Thursday, March 13, 2025

La Ronde (1950)

La Ronde (1950), directed by Max Ophüls, was based on the 1897 play Reigen by Arthur Schnitzler. The play provoked outrage and was banned at one stage.

The movie follows the structure of the play. It is a round dance, although the movie also employs a carousel as a metaphor. It begins with a sexual encounter between a soldier and prostitute. The prostitute them moves on to another encounter with another man. That man in turns moves on the the next partner in the dance. She will go from him to another liaison. And so the dance continues.

It is the dance of love, and also the dance of sex. All of the encounters involve both love and sex, in varying amounts.

Each encounter is just a brief vignette but enough to tell us just how much each partner’s heart is engaged. Even when love is involved, it is still a game.

The structure could have made for a rather stagey film. It is theatrical, but also (thanks to the genius of Ophüls and his production designer) very very cinematic. It is deliberately and ostentatiously artificial. Anton Walbrook acts as a kind of master of ceremonies, leading us from one chapter to the next but he also plays multiple characters in the various chapters. And even when playing a character he breaks the fourth wall.

The setting is Vienna in 1900 but not for one second are we expected to believe that this is the real Vienna. This is the Vienna of Strauss waltzes and light opera, the Vienna of romance. The Vienna of the imagination.

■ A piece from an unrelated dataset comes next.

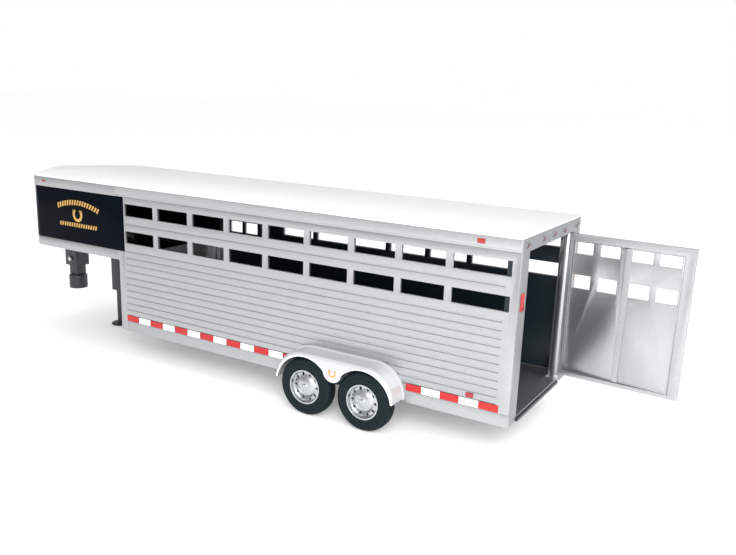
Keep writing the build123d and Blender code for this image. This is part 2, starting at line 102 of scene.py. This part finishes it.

Our attention is continually being drawn to the fact that this is not real life. Ophüls makes no concessions at all to realism. We are being told a delightful story but even if not a word of it is true we’re still going to be charmed by it.

This is a visually sumptuous, gorgeous movie. It was shot in black-and-white and could only have been shot in black-and-white. There’s a certain combination of glamour, style and artificiality that would never quite work in colour.


The difference between this movie, made in France in 1950, and Hollywood movies of the same period is staggering. There is a lot of sex in La Ronde. We don’t see it but we’re not left in the slightest doubt that every one of these encounters culminates in sex. No American studio would have dared even to contemplate making this movie. And it’s not just the amount of sex - it’s the movie’s cheerful immorality.

All of the characters are to some degree guilty of hypocrisy or deception but not one could be described as a villain or villainess. The philandering husband, the unfaithful wife, the professional whore and the part-time whore - they’re all basically decent sympathetic people. In a Hollywood movie the whore at least would have to be punished at the end but no-one gets punished here.

It’s a game, but the players know it’s a game. Nobody gets seduced unless they want to get seduced.

It’s a frivolous game, but the reason that the game of love and sex is so important is that it’s frivolous. Pleasure serves no purpose. That’s why it’s so important. That’s why we can’t live without it.

Ophüls has a dazzling cast with which to work. Simone Signoret, Simone Simon and Danielle Darrieux all stand out. Anton Walbrook was a major star at the time and he turns on the charm, with a twinkle in his eye.

Watching La Ronde is like drinking vintage champagne. If you want to see it as offering a commentary on sexual hypocrisy you can but my advice is to just enjoy its intoxicating pleasures. Very highly recommended.

The Bluebell Films Blu-Ray looks lovely. It’s in French with English subtitles.

The film was remade in 1964 by Roger Vadim as La Ronde (or Circle of Love). Critics love to sneer at Vadim. I don’t care. I like his movies and his version is worth seeing as well. While Ophüls offers us fin-de-siecle decadence Vadim goes for a feel of 60s decadence. I like both.

Arthur Schnitzler was also the author of the fascinating 1926 short novel Traumnovelle, the source for Stanley Kubrick’s movie Eyes Wide Shut.